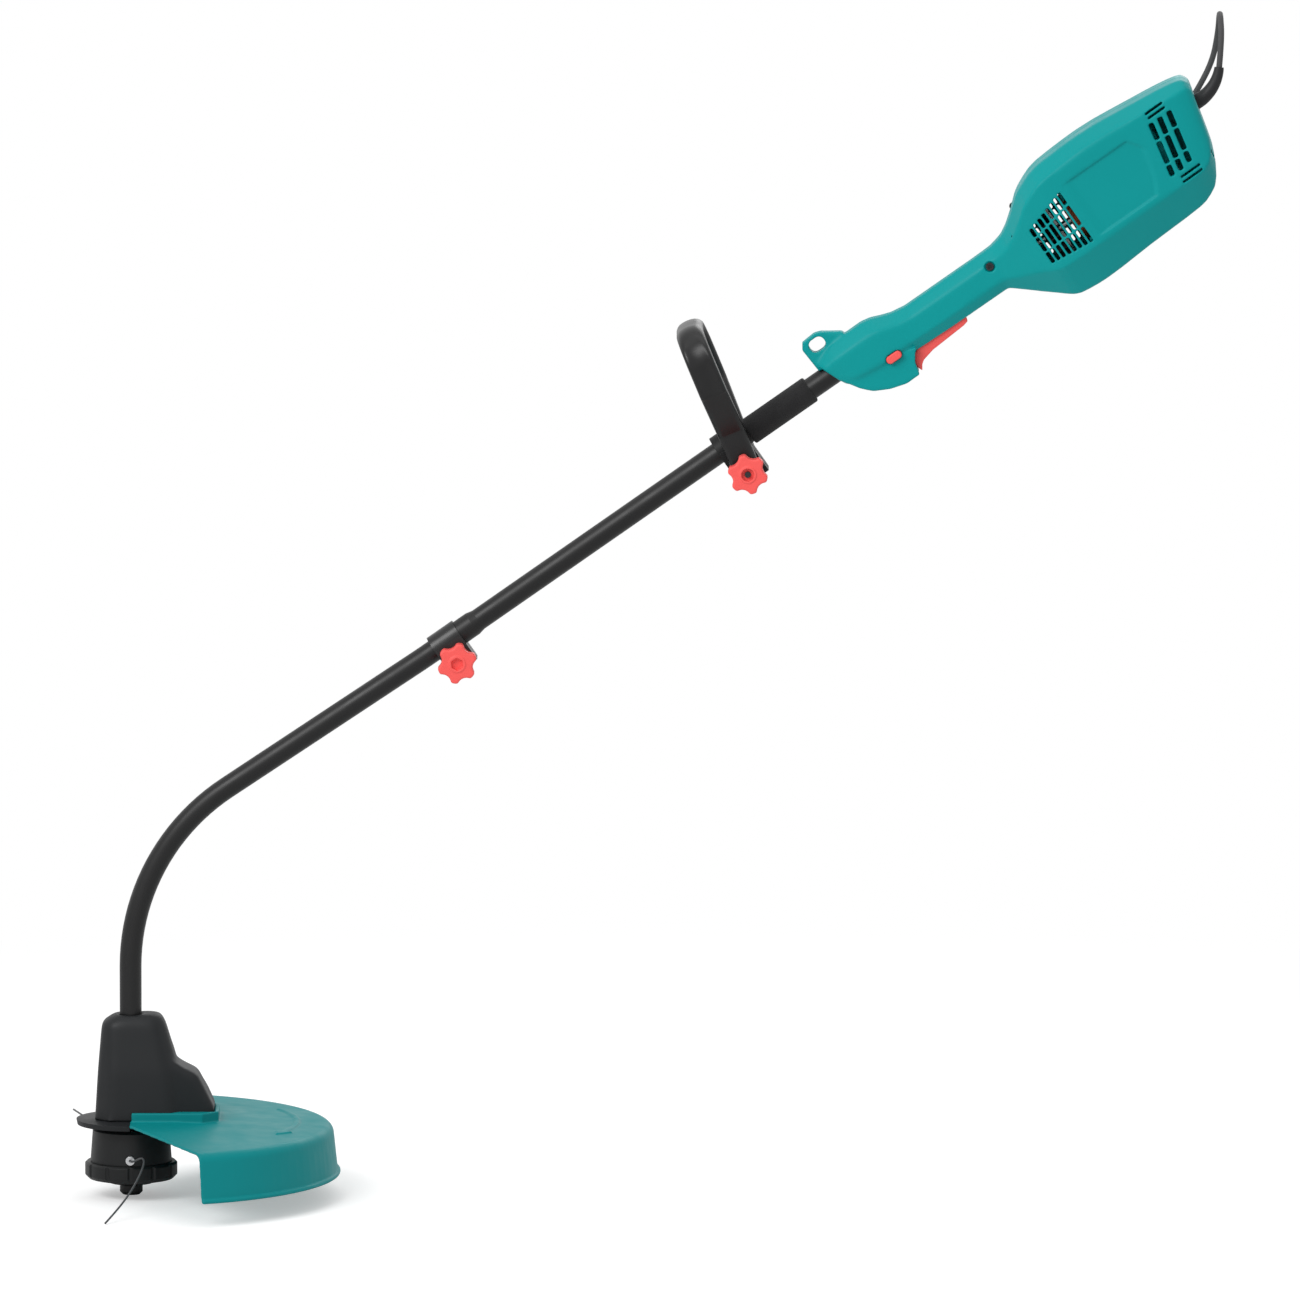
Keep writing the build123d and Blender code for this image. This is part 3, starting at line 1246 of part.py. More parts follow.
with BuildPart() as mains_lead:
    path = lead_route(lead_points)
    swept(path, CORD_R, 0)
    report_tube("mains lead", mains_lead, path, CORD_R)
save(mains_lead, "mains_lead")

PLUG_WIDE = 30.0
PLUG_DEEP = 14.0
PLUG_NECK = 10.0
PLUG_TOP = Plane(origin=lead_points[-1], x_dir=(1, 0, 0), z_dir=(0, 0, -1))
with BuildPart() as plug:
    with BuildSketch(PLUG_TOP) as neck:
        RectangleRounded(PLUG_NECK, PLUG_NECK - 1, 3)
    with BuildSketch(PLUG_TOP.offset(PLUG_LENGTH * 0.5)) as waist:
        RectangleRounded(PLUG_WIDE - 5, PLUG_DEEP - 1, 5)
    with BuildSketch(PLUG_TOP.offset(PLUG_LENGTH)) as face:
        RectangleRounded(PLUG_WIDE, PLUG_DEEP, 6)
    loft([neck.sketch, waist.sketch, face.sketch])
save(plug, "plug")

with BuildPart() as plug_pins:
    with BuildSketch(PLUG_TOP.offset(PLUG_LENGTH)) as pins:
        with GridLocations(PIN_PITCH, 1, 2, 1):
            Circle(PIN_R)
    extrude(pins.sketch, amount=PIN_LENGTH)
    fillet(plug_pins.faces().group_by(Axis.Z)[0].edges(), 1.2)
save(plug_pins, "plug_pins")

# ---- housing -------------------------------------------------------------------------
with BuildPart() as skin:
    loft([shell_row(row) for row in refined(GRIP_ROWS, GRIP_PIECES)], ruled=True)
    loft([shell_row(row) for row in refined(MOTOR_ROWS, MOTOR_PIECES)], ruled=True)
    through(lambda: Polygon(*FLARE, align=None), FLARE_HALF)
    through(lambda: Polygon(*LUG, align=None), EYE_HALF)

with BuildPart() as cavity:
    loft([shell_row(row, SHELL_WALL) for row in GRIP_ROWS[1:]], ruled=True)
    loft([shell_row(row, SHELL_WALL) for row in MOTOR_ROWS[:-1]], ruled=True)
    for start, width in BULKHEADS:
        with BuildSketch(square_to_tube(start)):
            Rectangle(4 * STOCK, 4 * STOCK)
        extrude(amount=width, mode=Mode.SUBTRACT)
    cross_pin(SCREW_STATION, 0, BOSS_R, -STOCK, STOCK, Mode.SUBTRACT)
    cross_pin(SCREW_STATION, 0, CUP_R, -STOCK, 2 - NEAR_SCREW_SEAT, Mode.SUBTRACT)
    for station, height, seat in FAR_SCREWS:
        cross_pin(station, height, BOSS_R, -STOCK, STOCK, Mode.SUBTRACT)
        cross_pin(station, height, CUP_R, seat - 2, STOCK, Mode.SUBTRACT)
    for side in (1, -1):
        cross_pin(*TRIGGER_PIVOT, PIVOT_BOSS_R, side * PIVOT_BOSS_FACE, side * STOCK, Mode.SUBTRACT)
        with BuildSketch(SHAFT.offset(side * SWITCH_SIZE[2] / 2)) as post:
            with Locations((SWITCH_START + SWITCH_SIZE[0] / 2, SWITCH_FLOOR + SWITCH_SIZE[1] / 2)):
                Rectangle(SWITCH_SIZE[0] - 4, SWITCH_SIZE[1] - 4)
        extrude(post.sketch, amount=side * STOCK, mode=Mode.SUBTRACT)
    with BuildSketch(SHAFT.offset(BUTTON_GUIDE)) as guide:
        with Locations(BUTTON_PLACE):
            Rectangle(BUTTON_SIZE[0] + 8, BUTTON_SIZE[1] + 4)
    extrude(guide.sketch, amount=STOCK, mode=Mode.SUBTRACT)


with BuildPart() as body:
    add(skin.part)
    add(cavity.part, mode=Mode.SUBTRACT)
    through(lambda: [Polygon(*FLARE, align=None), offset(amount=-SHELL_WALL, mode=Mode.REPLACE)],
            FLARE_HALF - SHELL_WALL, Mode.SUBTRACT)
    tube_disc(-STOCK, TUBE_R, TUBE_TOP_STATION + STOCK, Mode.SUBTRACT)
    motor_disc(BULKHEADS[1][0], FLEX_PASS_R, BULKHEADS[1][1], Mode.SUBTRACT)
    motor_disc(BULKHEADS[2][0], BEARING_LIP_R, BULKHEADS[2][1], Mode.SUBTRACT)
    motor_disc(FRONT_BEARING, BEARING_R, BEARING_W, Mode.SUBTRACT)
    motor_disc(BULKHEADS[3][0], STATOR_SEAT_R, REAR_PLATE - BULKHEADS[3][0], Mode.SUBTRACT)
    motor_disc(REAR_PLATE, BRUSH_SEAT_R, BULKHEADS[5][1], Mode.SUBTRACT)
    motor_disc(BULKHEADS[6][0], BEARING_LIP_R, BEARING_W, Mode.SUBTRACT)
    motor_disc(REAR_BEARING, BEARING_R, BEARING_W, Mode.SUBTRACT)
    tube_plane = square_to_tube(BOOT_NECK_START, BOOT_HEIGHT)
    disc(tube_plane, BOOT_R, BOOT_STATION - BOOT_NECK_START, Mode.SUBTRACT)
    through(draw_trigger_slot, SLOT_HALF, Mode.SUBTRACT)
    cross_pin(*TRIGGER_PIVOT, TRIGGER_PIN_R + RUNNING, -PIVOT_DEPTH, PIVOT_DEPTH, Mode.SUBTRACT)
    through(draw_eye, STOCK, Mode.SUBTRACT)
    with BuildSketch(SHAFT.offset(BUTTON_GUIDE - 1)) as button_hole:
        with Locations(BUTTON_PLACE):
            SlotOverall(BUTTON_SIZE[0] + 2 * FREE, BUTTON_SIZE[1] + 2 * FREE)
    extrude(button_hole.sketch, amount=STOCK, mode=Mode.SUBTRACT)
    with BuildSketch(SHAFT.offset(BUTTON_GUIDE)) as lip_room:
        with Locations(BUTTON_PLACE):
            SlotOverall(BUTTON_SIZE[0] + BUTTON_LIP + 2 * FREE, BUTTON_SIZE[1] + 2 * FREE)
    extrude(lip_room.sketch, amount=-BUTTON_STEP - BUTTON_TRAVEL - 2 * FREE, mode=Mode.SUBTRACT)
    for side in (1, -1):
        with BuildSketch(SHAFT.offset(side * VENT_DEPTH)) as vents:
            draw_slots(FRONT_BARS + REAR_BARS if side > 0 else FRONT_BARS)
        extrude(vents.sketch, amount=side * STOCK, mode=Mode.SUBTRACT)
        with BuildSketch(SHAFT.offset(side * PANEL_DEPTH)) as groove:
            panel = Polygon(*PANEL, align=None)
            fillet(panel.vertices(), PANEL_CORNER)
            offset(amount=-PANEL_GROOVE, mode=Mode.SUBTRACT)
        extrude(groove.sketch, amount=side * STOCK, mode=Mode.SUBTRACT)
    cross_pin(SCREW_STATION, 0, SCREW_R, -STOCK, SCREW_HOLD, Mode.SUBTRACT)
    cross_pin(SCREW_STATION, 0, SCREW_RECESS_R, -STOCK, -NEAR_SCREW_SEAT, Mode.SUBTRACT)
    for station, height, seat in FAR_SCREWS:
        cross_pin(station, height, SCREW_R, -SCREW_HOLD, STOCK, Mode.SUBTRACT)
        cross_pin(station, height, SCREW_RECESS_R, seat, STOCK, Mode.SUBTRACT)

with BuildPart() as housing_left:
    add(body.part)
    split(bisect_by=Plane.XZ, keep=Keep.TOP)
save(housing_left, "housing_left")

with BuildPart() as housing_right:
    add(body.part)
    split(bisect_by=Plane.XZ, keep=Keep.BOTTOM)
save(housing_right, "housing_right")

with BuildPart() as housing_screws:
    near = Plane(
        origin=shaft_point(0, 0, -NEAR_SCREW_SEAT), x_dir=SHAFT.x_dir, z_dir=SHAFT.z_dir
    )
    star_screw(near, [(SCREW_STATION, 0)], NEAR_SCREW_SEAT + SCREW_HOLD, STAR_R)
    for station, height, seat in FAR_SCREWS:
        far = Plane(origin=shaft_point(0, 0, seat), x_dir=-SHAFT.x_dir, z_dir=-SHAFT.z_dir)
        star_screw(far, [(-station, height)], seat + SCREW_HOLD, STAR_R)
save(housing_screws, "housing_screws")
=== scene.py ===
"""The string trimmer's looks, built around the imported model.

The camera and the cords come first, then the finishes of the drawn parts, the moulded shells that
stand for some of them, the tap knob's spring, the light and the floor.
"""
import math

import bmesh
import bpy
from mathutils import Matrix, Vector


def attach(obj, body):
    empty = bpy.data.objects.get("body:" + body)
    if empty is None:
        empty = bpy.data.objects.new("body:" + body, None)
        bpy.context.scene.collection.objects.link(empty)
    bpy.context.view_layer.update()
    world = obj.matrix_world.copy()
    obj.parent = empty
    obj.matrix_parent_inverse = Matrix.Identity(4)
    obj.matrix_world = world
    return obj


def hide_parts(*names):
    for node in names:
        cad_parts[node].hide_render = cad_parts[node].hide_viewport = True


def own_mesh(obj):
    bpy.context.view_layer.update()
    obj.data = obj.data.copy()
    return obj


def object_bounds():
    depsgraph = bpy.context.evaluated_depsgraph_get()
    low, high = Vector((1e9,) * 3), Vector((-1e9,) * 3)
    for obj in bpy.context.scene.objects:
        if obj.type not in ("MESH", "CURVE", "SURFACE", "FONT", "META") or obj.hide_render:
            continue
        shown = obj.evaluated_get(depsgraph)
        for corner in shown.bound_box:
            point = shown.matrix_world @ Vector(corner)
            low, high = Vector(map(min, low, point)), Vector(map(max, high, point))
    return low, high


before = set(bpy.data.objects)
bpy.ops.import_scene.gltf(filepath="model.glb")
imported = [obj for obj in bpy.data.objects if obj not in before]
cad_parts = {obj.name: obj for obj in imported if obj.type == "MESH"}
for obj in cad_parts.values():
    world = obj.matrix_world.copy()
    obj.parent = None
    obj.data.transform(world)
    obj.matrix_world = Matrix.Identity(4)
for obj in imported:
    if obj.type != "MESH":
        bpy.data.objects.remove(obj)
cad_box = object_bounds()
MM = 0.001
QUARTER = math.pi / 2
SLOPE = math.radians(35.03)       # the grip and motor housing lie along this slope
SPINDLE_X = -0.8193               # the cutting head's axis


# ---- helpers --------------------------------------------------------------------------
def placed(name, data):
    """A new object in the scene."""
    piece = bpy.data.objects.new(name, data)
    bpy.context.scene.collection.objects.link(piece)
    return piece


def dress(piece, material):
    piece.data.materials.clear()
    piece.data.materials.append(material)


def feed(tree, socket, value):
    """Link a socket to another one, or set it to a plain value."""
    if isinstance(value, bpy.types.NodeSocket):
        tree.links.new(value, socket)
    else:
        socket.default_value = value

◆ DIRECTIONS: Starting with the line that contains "split(bisect_by=Plane.XZ, keep=Keep.BOTTOM)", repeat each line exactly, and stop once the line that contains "cad_parts[node].hide_render = cad_parts[node].hide_viewport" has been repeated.

◆ THE OUTPUT:
    split(bisect_by=Plane.XZ, keep=Keep.BOTTOM)
save(housing_right, "housing_right")

with BuildPart() as housing_screws:
    near = Plane(
        origin=shaft_point(0, 0, -NEAR_SCREW_SEAT), x_dir=SHAFT.x_dir, z_dir=SHAFT.z_dir
    )
    star_screw(near, [(SCREW_STATION, 0)], NEAR_SCREW_SEAT + SCREW_HOLD, STAR_R)
    for station, height, seat in FAR_SCREWS:
        far = Plane(origin=shaft_point(0, 0, seat), x_dir=-SHAFT.x_dir, z_dir=-SHAFT.z_dir)
        star_screw(far, [(-station, height)], seat + SCREW_HOLD, STAR_R)
save(housing_screws, "housing_screws")
=== scene.py ===
"""The string trimmer's looks, built around the imported model.

The camera and the cords come first, then the finishes of the drawn parts, the moulded shells that
stand for some of them, the tap knob's spring, the light and the floor.
"""
import math

import bmesh
import bpy
from mathutils import Matrix, Vector


def attach(obj, body):
    empty = bpy.data.objects.get("body:" + body)
    if empty is None:
        empty = bpy.data.objects.new("body:" + body, None)
        bpy.context.scene.collection.objects.link(empty)
    bpy.context.view_layer.update()
    world = obj.matrix_world.copy()
    obj.parent = empty
    obj.matrix_parent_inverse = Matrix.Identity(4)
    obj.matrix_world = world
    return obj


def hide_parts(*names):
    for node in names:
        cad_parts[node].hide_render = cad_parts[node].hide_viewport = True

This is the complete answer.